======== Provided data ========

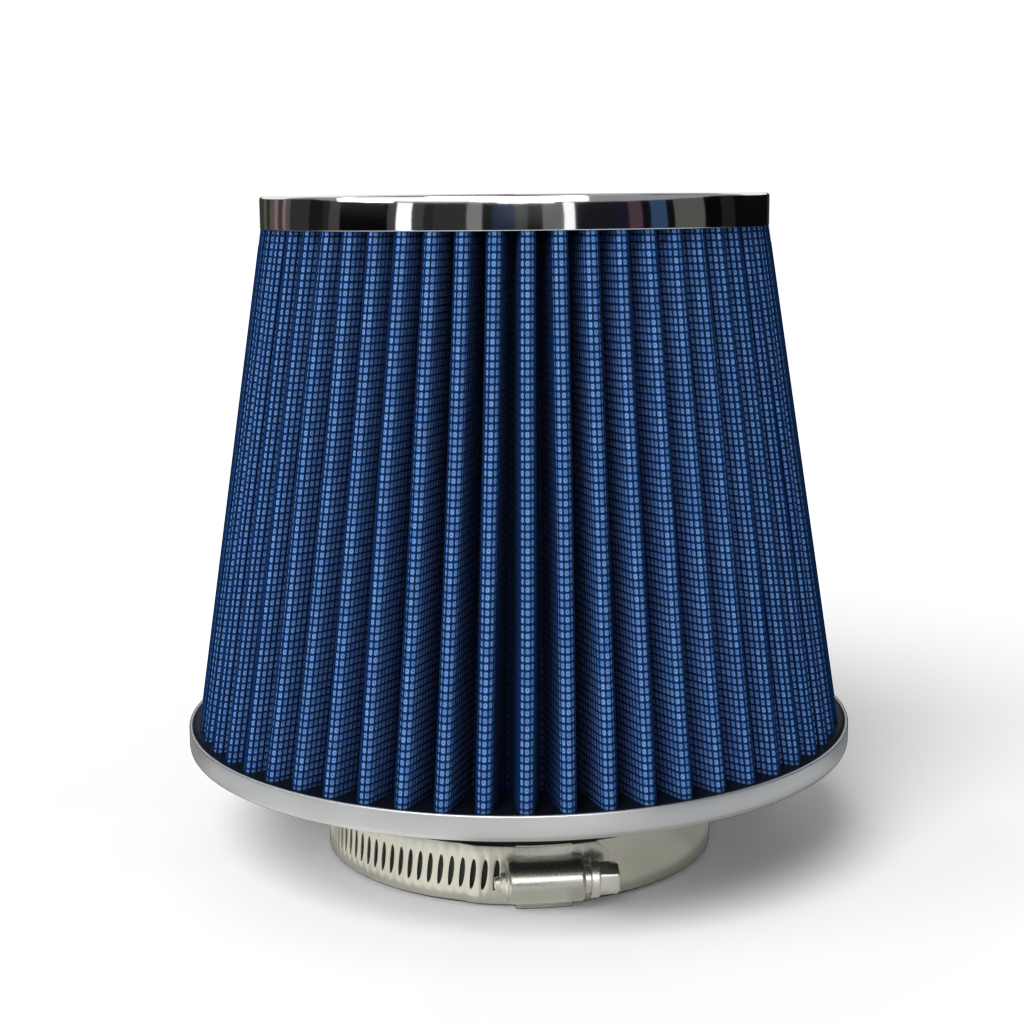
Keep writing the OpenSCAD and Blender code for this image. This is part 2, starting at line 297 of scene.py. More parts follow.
# Where each quarter of the belt starts and ends, counted in pleats.
quarters = {name: (q * pleats / 4, (q + 1) * pleats / 4)
            for q, name in enumerate(("front_right", "back_right", "back_left", "front_left"))}


def folded(across, height, offset):
    """Where a point of the flat stack comes to lie. Across counts pleats round the filter, and
    offset is how far outside the middle of the stack the point is."""
    share = (height - media_foot.z) / (media_head.z - media_foot.z)
    tip_r = tip_bottom + (tip_top - tip_bottom) * share
    root_r = tip_r - pleat_depth
    centre = tip_r - bend - stack / 2
    sideways = root_r * math.sin(pitch / 2)
    depth = centre - root_r * math.cos(pitch / 2)
    apart = np.hypot(sideways, depth)
    slope = np.arctan2(sideways, depth) - np.arcsin(2 * bend / apart)
    tip_turn = math.pi / 2 - slope
    root_turn = tip_turn - pitch / 2
    tip_run = (bend + offset) * tip_turn
    flank = np.sqrt(apart ** 2 - (2 * bend) ** 2)
    root_run = (bend - offset) * root_turn
    pleat = np.floor(across)
    side = 2 * (across - pleat) - 1
    along = np.abs(side) * (tip_run + flank + root_run)
    # The fold runs a radians round its tip, b down its flank and ends c radians round its root.
    a = np.minimum(along / (bend + offset), tip_turn)
    b = np.clip(along - tip_run, 0, flank)
    c = slope + np.clip(along - tip_run - flank, 0, None) / (bend - offset)
    at_root = along > tip_run + flank
    # Here u is how far it lies to one side of the pleat's middle, and v is how far from the axis.
    u = np.where(at_root, sideways - (bend - offset) * np.cos(c),
                 (bend + offset) * np.sin(a) + b * np.sin(slope))
    v = np.where(at_root, centre - depth - (bend - offset) * np.sin(c),
                 centre + (bend + offset) * np.cos(a) - b * np.cos(slope))
    each = np.arange(-1, pleats + 2)
    bow, weave = (np.interp(across, each + 0.5, np.take(row, each, mode="wrap")) for row in sway)
    wave = bow * np.sin(math.pi * share) + weave * np.sin(math.tau * share) * 0.5
    turn = first_tip + twist * share + pitch * pleat + wave
    u = u * np.sign(side)
    return np.stack([v * np.cos(turn) - u * np.sin(turn), v * np.sin(turn) + u * np.cos(turn), height],
                    axis=1)


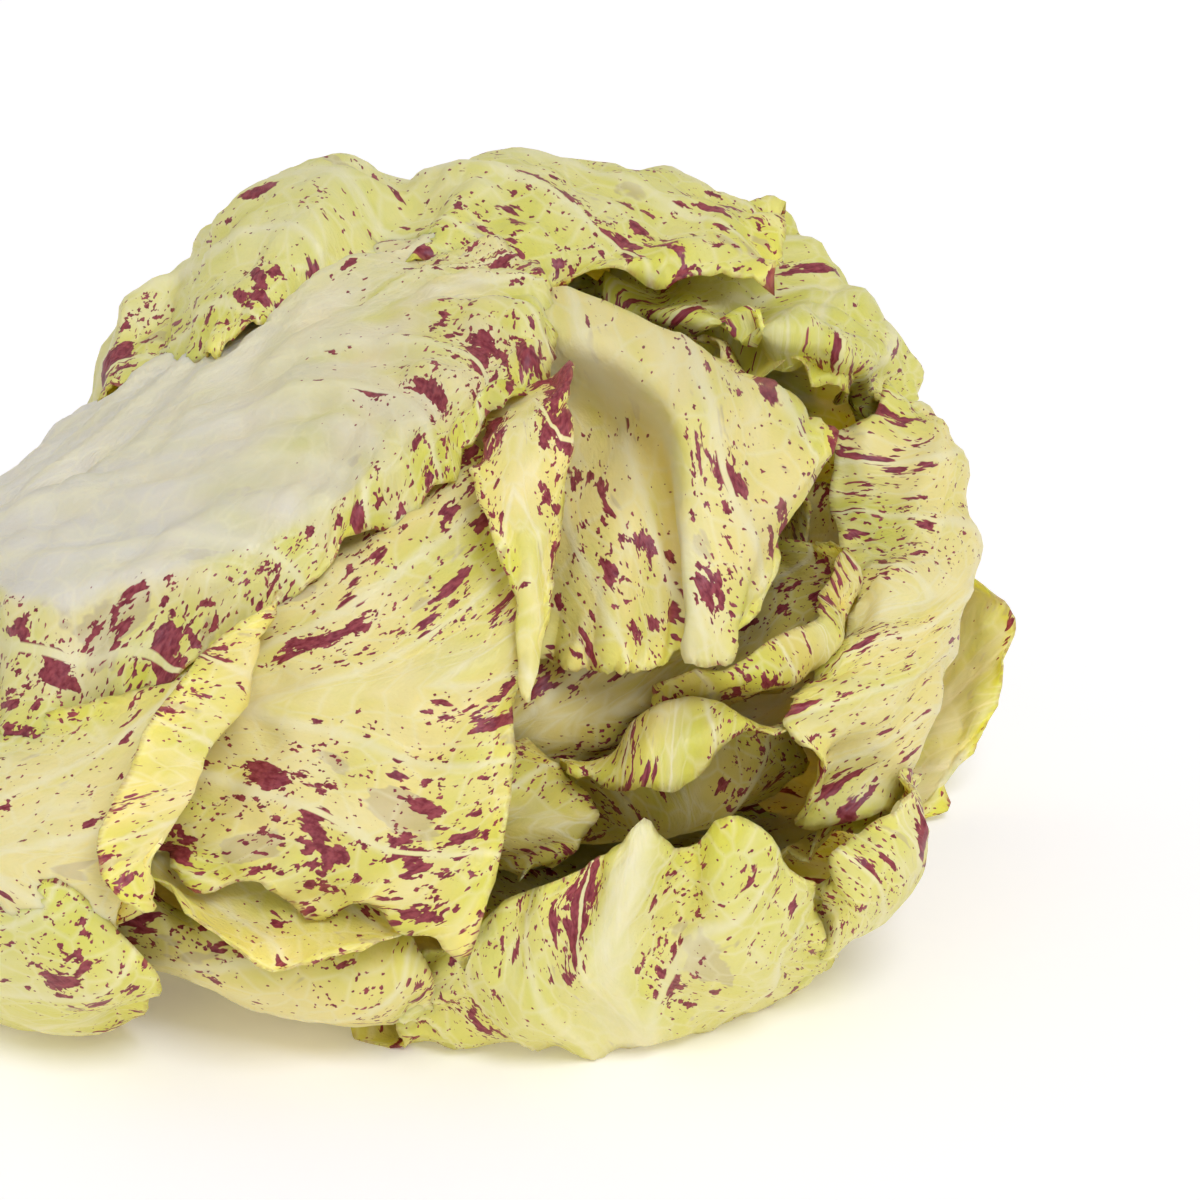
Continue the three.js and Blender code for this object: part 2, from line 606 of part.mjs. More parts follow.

========

* Work instructions: Using the data above, output each line exactly.

* Response:
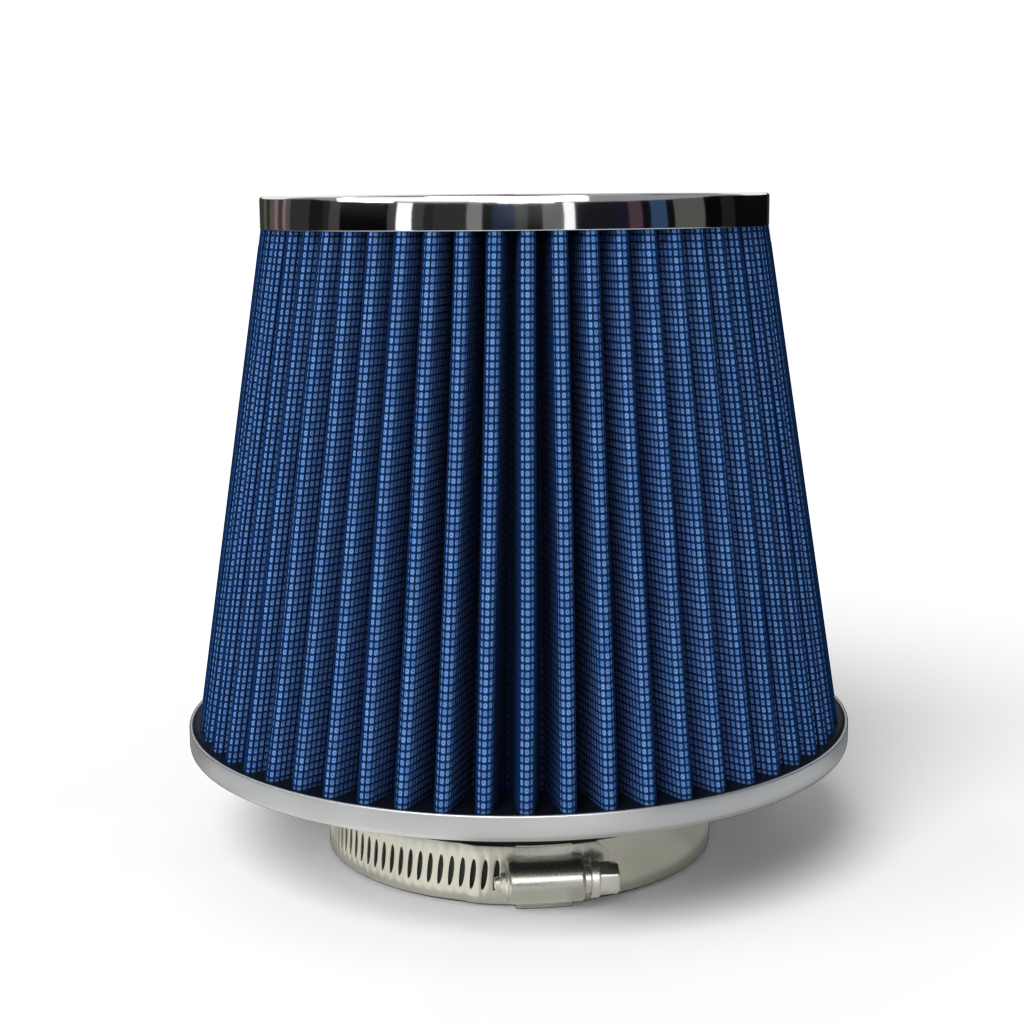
Keep writing the OpenSCAD and Blender code for this image. This is part 2, starting at line 297 of scene.py. More parts follow.
# Where each quarter of the belt starts and ends, counted in pleats.
quarters = {name: (q * pleats / 4, (q + 1) * pleats / 4)
            for q, name in enumerate(("front_right", "back_right", "back_left", "front_left"))}


def folded(across, height, offset):
    """Where a point of the flat stack comes to lie. Across counts pleats round the filter, and
    offset is how far outside the middle of the stack the point is."""
    share = (height - media_foot.z) / (media_head.z - media_foot.z)
    tip_r = tip_bottom + (tip_top - tip_bottom) * share
    root_r = tip_r - pleat_depth
    centre = tip_r - bend - stack / 2
    sideways = root_r * math.sin(pitch / 2)
    depth = centre - root_r * math.cos(pitch / 2)
    apart = np.hypot(sideways, depth)
    slope = np.arctan2(sideways, depth) - np.arcsin(2 * bend / apart)
    tip_turn = math.pi / 2 - slope
    root_turn = tip_turn - pitch / 2
    tip_run = (bend + offset) * tip_turn
    flank = np.sqrt(apart ** 2 - (2 * bend) ** 2)
    root_run = (bend - offset) * root_turn
    pleat = np.floor(across)
    side = 2 * (across - pleat) - 1
    along = np.abs(side) * (tip_run + flank + root_run)
    # The fold runs a radians round its tip, b down its flank and ends c radians round its root.
    a = np.minimum(along / (bend + offset), tip_turn)
    b = np.clip(along - tip_run, 0, flank)
    c = slope + np.clip(along - tip_run - flank, 0, None) / (bend - offset)
    at_root = along > tip_run + flank
    # Here u is how far it lies to one side of the pleat's middle, and v is how far from the axis.
    u = np.where(at_root, sideways - (bend - offset) * np.cos(c),
                 (bend + offset) * np.sin(a) + b * np.sin(slope))
    v = np.where(at_root, centre - depth - (bend - offset) * np.sin(c),
                 centre + (bend + offset) * np.cos(a) - b * np.cos(slope))
    each = np.arange(-1, pleats + 2)
    bow, weave = (np.interp(across, each + 0.5, np.take(row, each, mode="wrap")) for row in sway)
    wave = bow * np.sin(math.pi * share) + weave * np.sin(math.tau * share) * 0.5
    turn = first_tip + twist * share + pitch * pleat + wave
    u = u * np.sign(side)
    return np.stack([v * np.cos(turn) - u * np.sin(turn), v * np.sin(turn) + u * np.cos(turn), height],
                    axis=1)


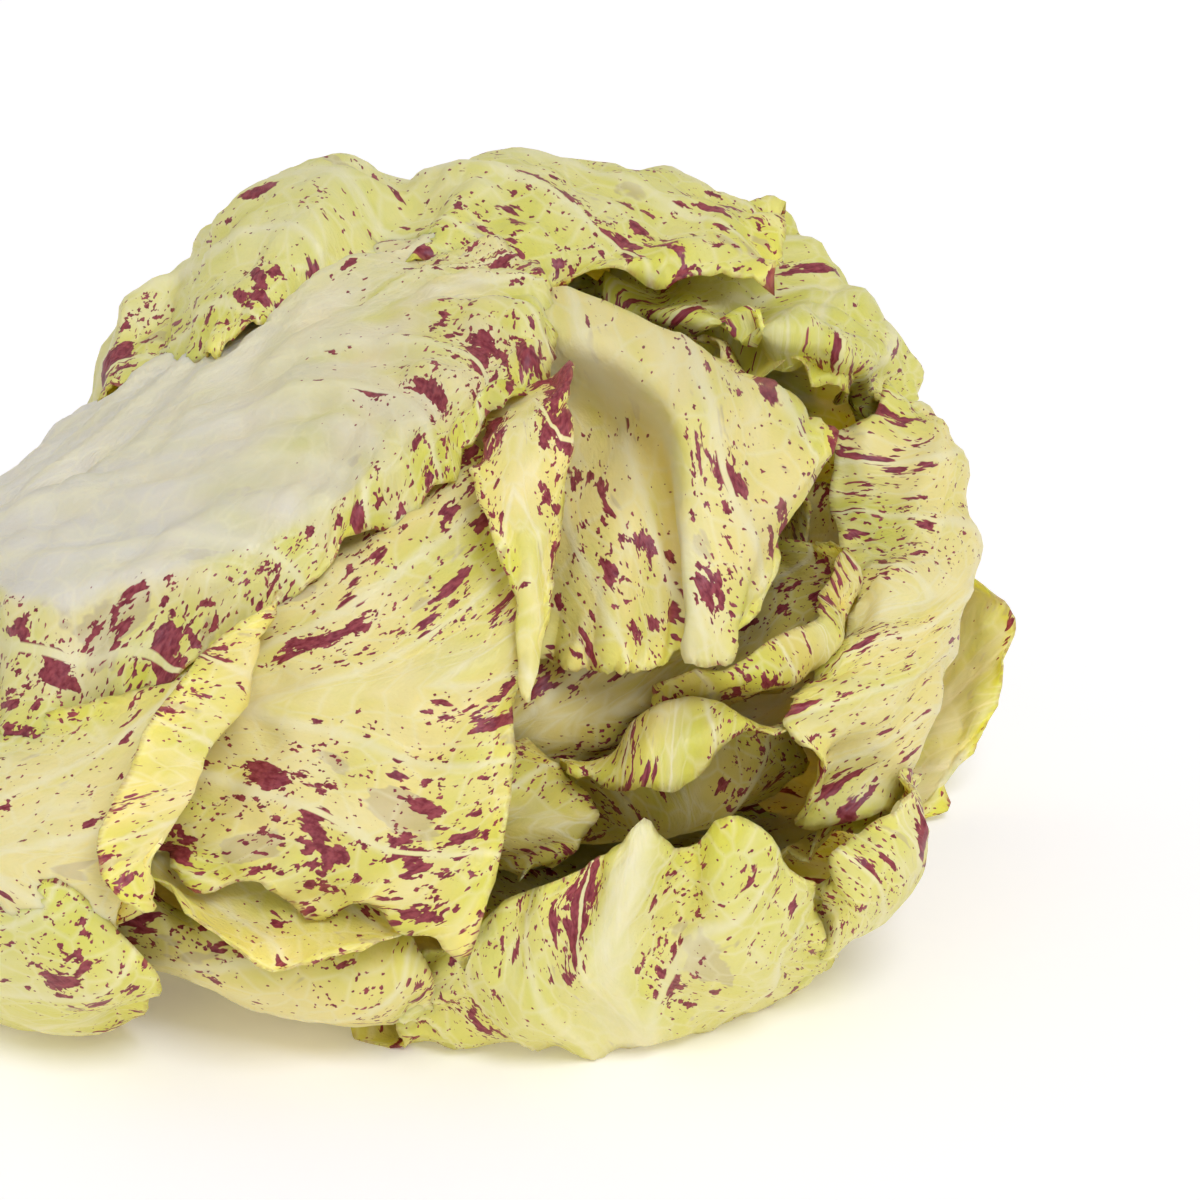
Continue the three.js and Blender code for this object: part 2, from line 606 of part.mjs. More parts follow.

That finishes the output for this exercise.